Le boulanger Martin Dries est un des pionniers du recrutement de requérants d’asile. 250 salariés sont employés dans cette entreprise familiale de la région viticole de Rheingau, près de Rüdesheim. Les premiers migrants, embauchés dans les années 90, viennent du Kosovo, de Croatie ou d’Ethiopie. Les derniers embauchés viennent d’Afghanistan, de Syrie ou de Turquie. Ils travaillent au fournil, dans la livraison ou la distribution. « Sans tous ces migrants, bien des entreprises mettraient la clé sous la porte, estime le patron. Une grande partie de ceux que j’ai recrutés voici vingt-cinq ans sont toujours là. Les réfugiés deviennent un jour des salariés irremplaçables ! »

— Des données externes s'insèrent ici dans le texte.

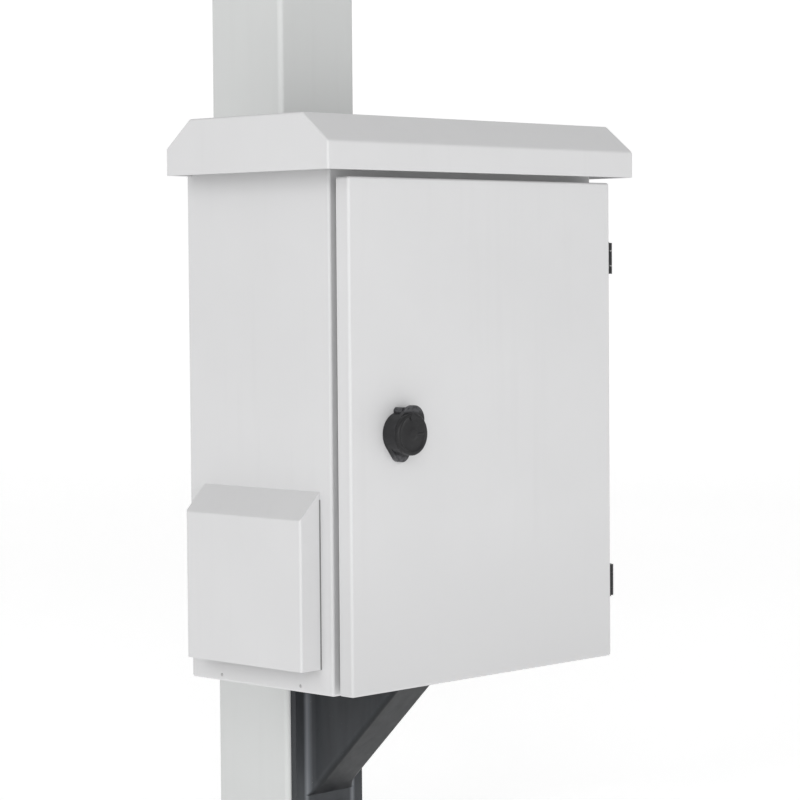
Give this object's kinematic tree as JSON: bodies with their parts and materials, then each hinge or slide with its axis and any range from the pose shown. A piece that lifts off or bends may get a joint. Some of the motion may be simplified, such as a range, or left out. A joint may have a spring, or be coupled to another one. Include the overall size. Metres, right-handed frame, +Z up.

Plusieurs initiatives d’aide aux réfugiés s’impliquent pour faciliter leur accès au marché du travail. Fin juillet naissait ainsi Workeer.de. Ce portail lancé par deux étudiants en fin de formation met en contact employeurs et demandeurs d’asile. Des centaines d’offres sont recensées sur le site, de l’assistant dentiste au monteur, en passant par l’employée d’hôtellerie ou le fleuriste. Jamil Badra, 32 ans, Abkhaze originaire de Damas, cherche un emploi dans l’orfèvrerie ou la vente de voitures. Ayham Al Kafri, 26 ans, ingénieur originaire de Damas parlant couramment l’anglais cherche un stage ou un emploi d’ingénieur en bâtiment… « Nous nous sommes demandé ce que nous pourrions faire pour aider les réfugiés, et avons eu cette idée de bourse pour l’emploi, explique David Jacob, 24 ans et cofondateur de Workeer.de. Un des grands problèmes des réfugiés est qu’ils restent des journées entières à ne rien faire. » Alors que le pays souffre d’un manque grandissant en main-d’œuvre qualifiée.